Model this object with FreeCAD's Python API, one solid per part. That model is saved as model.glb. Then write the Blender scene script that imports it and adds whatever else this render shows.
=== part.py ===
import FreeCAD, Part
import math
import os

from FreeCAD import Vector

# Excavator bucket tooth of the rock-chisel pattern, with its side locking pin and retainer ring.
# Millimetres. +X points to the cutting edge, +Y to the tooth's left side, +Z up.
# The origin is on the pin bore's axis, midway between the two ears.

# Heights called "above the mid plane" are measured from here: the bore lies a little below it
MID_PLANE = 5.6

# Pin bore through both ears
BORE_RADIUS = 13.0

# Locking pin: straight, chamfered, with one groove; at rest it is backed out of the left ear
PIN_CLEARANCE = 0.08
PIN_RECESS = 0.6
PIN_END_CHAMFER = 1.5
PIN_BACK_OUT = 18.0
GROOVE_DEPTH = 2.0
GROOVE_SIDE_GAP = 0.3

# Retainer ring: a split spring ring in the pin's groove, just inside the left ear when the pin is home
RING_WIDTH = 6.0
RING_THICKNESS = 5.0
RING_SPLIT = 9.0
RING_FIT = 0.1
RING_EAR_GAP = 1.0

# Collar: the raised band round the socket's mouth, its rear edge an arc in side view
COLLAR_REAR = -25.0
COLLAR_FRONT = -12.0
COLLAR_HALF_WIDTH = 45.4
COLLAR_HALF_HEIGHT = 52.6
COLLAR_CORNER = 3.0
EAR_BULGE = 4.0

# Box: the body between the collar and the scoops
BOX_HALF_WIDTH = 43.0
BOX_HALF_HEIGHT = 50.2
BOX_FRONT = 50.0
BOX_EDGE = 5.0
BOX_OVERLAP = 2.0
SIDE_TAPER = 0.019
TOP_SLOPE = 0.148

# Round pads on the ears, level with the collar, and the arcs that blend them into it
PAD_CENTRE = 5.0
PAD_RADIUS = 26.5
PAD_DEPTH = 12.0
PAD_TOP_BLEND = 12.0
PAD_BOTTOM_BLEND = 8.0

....

» Exercise task: Copy out all of the lines above exactly.

» Task solution:
Model this object with FreeCAD's Python API, one solid per part. That model is saved as model.glb. Then write the Blender scene script that imports it and adds whatever else this render shows.
=== part.py ===
import FreeCAD, Part
import math
import os

from FreeCAD import Vector

# Excavator bucket tooth of the rock-chisel pattern, with its side locking pin and retainer ring.
# Millimetres. +X points to the cutting edge, +Y to the tooth's left side, +Z up.
# The origin is on the pin bore's axis, midway between the two ears.

# Heights called "above the mid plane" are measured from here: the bore lies a little below it
MID_PLANE = 5.6

# Pin bore through both ears
BORE_RADIUS = 13.0

# Locking pin: straight, chamfered, with one groove; at rest it is backed out of the left ear
PIN_CLEARANCE = 0.08
PIN_RECESS = 0.6
PIN_END_CHAMFER = 1.5
PIN_BACK_OUT = 18.0
GROOVE_DEPTH = 2.0
GROOVE_SIDE_GAP = 0.3

# Retainer ring: a split spring ring in the pin's groove, just inside the left ear when the pin is home
RING_WIDTH = 6.0
RING_THICKNESS = 5.0
RING_SPLIT = 9.0
RING_FIT = 0.1
RING_EAR_GAP = 1.0

# Collar: the raised band round the socket's mouth, its rear edge an arc in side view
COLLAR_REAR = -25.0
COLLAR_FRONT = -12.0
COLLAR_HALF_WIDTH = 45.4
COLLAR_HALF_HEIGHT = 52.6
COLLAR_CORNER = 3.0
EAR_BULGE = 4.0

# Box: the body between the collar and the scoops
BOX_HALF_WIDTH = 43.0
BOX_HALF_HEIGHT = 50.2
BOX_FRONT = 50.0
BOX_EDGE = 5.0
BOX_OVERLAP = 2.0
SIDE_TAPER = 0.019
TOP_SLOPE = 0.148

# Round pads on the ears, level with the collar, and the arcs that blend them into it
PAD_CENTRE = 5.0
PAD_RADIUS = 26.5
PAD_DEPTH = 12.0
PAD_TOP_BLEND = 12.0
PAD_BOTTOM_BLEND = 8.0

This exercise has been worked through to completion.